● **EXERCISE AIM**: Looking at the listing beneath, work out how many lines hold "JSON" and report only that figure.

+ + +

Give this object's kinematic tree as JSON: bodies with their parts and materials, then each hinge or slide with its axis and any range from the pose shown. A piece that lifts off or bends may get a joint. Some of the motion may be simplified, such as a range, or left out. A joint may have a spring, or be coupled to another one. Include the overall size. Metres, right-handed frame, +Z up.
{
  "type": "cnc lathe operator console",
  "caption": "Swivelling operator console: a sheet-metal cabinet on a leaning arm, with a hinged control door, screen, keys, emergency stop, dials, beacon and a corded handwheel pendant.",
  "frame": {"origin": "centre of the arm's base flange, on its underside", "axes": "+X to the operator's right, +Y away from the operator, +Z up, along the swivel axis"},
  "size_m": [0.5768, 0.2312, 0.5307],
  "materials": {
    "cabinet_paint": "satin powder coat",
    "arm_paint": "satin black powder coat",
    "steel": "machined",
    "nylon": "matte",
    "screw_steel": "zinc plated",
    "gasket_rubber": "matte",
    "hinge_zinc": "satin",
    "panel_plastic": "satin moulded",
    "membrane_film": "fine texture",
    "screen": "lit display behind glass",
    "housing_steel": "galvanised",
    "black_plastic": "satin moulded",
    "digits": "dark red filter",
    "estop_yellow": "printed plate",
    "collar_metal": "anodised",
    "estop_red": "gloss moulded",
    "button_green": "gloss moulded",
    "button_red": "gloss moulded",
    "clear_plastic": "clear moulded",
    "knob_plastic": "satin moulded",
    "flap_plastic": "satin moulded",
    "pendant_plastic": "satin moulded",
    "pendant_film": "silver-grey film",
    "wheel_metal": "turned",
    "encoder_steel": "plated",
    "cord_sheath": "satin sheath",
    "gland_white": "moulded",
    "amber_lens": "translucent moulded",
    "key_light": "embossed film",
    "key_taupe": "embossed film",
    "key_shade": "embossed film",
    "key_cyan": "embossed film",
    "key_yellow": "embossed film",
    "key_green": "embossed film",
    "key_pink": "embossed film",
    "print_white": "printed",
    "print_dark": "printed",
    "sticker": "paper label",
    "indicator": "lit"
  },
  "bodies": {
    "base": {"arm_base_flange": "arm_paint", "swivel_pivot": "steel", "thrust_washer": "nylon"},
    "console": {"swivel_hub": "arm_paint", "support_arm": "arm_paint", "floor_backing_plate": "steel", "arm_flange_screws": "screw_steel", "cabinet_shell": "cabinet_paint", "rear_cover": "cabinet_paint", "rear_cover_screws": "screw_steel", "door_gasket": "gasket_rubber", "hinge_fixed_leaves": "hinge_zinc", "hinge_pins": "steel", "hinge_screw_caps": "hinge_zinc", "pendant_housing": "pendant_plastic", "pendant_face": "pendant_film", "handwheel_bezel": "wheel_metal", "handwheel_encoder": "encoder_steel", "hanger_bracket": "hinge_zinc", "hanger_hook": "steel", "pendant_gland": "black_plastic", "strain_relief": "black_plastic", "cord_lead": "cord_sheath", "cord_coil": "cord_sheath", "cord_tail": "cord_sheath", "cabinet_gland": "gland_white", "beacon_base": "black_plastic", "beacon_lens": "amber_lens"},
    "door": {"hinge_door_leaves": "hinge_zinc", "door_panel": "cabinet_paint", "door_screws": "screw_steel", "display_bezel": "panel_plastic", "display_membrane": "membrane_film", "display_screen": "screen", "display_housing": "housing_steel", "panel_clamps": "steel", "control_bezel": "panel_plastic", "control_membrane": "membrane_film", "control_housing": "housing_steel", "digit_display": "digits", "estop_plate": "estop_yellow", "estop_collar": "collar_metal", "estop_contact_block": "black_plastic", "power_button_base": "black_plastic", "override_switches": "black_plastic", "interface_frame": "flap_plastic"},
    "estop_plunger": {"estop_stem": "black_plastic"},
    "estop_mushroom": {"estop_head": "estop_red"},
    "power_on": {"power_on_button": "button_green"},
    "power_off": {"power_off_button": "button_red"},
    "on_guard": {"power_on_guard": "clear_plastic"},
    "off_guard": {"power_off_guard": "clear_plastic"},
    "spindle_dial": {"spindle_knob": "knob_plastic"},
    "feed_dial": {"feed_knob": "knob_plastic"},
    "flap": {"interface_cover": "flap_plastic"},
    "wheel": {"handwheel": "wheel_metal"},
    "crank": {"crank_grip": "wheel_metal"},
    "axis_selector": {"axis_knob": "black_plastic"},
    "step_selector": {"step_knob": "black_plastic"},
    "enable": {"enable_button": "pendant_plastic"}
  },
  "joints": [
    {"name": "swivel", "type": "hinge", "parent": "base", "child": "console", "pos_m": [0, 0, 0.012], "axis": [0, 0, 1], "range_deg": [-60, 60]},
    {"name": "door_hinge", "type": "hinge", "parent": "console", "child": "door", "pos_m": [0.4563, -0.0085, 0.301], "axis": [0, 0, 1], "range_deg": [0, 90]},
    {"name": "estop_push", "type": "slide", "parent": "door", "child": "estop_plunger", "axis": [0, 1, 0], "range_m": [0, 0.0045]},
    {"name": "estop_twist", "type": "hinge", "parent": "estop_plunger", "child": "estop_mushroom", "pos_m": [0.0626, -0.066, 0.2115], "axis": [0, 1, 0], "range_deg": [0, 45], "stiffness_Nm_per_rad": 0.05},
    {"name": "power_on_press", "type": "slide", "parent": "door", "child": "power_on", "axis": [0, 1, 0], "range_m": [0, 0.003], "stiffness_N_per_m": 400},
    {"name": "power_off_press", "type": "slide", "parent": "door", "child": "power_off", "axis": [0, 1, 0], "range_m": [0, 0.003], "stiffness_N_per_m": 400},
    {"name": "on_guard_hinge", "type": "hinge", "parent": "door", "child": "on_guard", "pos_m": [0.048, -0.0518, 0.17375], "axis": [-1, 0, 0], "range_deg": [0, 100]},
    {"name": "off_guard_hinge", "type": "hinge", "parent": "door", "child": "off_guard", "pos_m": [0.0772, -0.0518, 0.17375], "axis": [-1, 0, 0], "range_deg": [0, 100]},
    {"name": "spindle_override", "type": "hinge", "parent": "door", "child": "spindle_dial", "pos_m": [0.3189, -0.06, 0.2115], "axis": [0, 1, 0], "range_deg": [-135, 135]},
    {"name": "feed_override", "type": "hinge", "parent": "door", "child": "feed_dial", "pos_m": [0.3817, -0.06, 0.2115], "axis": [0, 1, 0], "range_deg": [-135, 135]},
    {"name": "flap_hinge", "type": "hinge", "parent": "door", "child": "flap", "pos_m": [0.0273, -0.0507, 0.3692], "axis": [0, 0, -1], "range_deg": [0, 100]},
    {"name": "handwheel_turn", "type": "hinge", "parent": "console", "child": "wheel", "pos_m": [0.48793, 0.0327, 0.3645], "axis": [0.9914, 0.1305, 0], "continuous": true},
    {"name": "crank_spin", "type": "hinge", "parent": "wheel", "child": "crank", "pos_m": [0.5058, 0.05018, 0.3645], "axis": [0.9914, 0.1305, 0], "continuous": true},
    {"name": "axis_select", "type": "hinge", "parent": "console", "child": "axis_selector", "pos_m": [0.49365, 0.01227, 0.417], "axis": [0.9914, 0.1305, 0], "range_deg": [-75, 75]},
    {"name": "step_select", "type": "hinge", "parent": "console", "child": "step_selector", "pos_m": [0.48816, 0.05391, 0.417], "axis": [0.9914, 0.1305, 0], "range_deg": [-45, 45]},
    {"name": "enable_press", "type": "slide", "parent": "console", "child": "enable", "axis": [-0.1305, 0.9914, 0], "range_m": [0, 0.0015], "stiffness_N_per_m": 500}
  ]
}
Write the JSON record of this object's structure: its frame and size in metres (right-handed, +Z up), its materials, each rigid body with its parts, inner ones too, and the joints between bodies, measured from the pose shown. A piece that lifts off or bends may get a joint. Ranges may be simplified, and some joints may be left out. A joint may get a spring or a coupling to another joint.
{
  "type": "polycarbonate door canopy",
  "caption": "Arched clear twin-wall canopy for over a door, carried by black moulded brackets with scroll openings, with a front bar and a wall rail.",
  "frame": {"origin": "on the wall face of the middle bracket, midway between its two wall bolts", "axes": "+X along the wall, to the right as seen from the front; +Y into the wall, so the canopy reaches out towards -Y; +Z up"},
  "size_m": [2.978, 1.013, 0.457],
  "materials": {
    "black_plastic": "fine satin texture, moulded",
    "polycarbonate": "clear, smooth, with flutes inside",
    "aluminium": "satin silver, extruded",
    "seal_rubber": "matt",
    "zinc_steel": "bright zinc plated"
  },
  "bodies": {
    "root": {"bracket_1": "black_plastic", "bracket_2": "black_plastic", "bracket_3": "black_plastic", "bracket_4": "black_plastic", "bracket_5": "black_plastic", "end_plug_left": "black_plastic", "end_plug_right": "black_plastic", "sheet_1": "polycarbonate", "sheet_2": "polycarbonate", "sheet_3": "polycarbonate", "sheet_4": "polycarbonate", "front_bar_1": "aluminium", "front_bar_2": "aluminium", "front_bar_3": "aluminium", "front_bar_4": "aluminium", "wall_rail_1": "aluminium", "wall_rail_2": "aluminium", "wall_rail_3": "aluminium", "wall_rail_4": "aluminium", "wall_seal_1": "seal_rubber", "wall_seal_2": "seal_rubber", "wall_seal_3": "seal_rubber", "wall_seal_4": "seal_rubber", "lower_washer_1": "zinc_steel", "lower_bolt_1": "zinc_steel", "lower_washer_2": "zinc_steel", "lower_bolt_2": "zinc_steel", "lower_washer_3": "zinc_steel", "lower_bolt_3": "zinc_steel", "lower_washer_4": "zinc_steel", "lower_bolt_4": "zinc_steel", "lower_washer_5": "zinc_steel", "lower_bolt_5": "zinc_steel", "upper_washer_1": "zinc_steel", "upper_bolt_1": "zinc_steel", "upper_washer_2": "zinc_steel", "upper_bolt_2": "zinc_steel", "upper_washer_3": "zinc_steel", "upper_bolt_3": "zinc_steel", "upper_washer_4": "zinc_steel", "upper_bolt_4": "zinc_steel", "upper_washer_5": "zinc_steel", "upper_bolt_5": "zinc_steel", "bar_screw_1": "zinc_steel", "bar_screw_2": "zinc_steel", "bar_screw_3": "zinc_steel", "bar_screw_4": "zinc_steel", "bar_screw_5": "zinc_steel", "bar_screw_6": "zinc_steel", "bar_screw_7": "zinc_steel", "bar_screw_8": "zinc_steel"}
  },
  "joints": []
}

+ + +

● **ANSWER**: 2